Davenport’s insistence on exactitude. One of the first poems he publish’d (1948), with the terrific and modest title “Exact Observations of Several Phenomena.” Containing reference to “the obscene bluejay bird / Squalling mawsome, witless things.”

Furlani’s wonderful description of a paint’d Davenport portrait:
In the closest thing to a self-portrait he was willing to attempt (and characteristically abandoned), he painted himself in youthful middle age gazing directly in three-quarter profile within a polychrome meshwork of citations, staves, and ideograms, flanked by a horsehair-helmeted hoplite and an archaic athlete, and among homages to Leo Frobenius, Blaise Cendrars, and Sister Rosetta Tharp. Below the fragment of an Italian obituary for Francis Picabia are two complete phrases. The first is a Pythagorean saw that glosses the synthetic logic of the portrait, “I am also others.” The second is an ancient Egyptian maxim, in Boris de Rachewiltz’s Italian version: “Il paradiso per un uomo è la sua buona natura.” Davenport put the adage into English as he put it into his life and work: “A man’s paradise is his good nature.”
Range (curiosity) and precision and simplicity and modesty.

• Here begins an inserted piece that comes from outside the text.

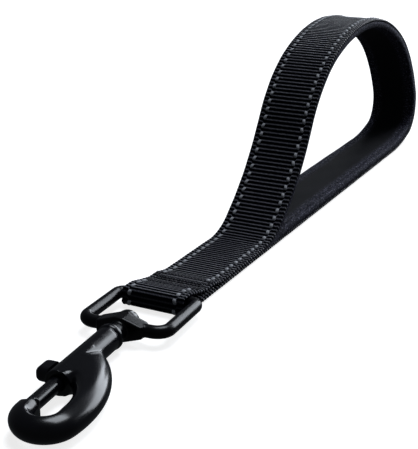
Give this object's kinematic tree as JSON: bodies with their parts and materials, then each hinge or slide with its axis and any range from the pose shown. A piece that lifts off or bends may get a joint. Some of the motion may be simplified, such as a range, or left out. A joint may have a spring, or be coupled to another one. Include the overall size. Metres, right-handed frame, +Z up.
{
  "type": "short traffic lead",
  "caption": "Short dog traffic lead: padded hand loop of ribbed black webbing with reflective stitching, on a swivel bolt snap with a sprung thumb bolt.",
  "frame": {"origin": "on the surface the lead lies on, straight below the middle of the swivel eye's rear bar", "axes": "+X from the snap's hook towards the hand loop, +Y to the left, +Z up; the swivel turns about X and the eye about Y"},
  "size_m": [0.3874, 0.0529, 0.0792],
  "materials": {
    "webbing": "ribbed black nylon webbing",
    "lining": "smooth knit-faced black foam lining",
    "reflective_thread": "grey reflective thread",
    "black_thread": "bonded black thread",
    "coated_metal": "satin black coated casting",
    "spring_steel": "plain spring wire"
  },
  "bodies": {
    "handle": {"handle_webbing": "webbing", "handle_padding": "lining", "reflective_thread_right": "reflective_thread", "reflective_thread_left": "reflective_thread", "lining_thread_right": "black_thread", "lining_thread_left": "black_thread", "eye_tack": "black_thread"},
    "eye": {"swivel_eye": "coated_metal"},
    "snap": {"snap_body": "coated_metal", "swivel_rivet": "coated_metal", "bolt_spring": "spring_steel"},
    "bolt": {"snap_bolt": "coated_metal", "thumb_stud": "coated_metal"}
  },
  "joints": [
    {"name": "eye_hinge", "type": "hinge", "parent": "handle", "child": "eye", "pos_m": [0, 0, 0.00385], "axis": [0, 1, 0], "range_deg": [-120, 120]},
    {"name": "snap_swivel", "type": "hinge", "parent": "eye", "child": "snap", "pos_m": [-0.031, 0, 0.0048], "axis": [1, 0, 0], "continuous": true},
    {"name": "bolt_slide", "type": "slide", "parent": "snap", "child": "bolt", "axis": [1, 0, 0], "range_m": [0, 0.013], "stiffness_N_per_m": 350, "springref_m": -0.007, "deforming": ["bolt_spring"]}
  ]
}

Elsewhere, reading, too, Viktor Shklovsky’s 1923 Zoo, or Letters Not about Love, translated by Richard Sheldon (1971). Part of a vague intent to examine Shklovsky’s writings. Though what took here is learning that Velimir Khlebnikov (whose “Menagerie” serves for epigraph) travel’d (in 1905) into the Central Urals as a “member of an ornithological expedition.” Hence, the inventions of bird-languages, god-languages. Out of “Menagerie” (1909):
Where the fat and glistening walrus undulates, like a languid beauty, its black, slippery, fan-shaped foot, then leaps into the water; and when it slides once more onto the ramp, upon its massive, greasy body appear the spiny bristles and smooth brow peculiar to the head of Nietzsche.
. . .
Where the gulls, with long beaks and cold, blue eyes that seem ringed by spectacles, resemble international financiers, confirmation of which we find in the adroit way they filch the food thrown to the seals.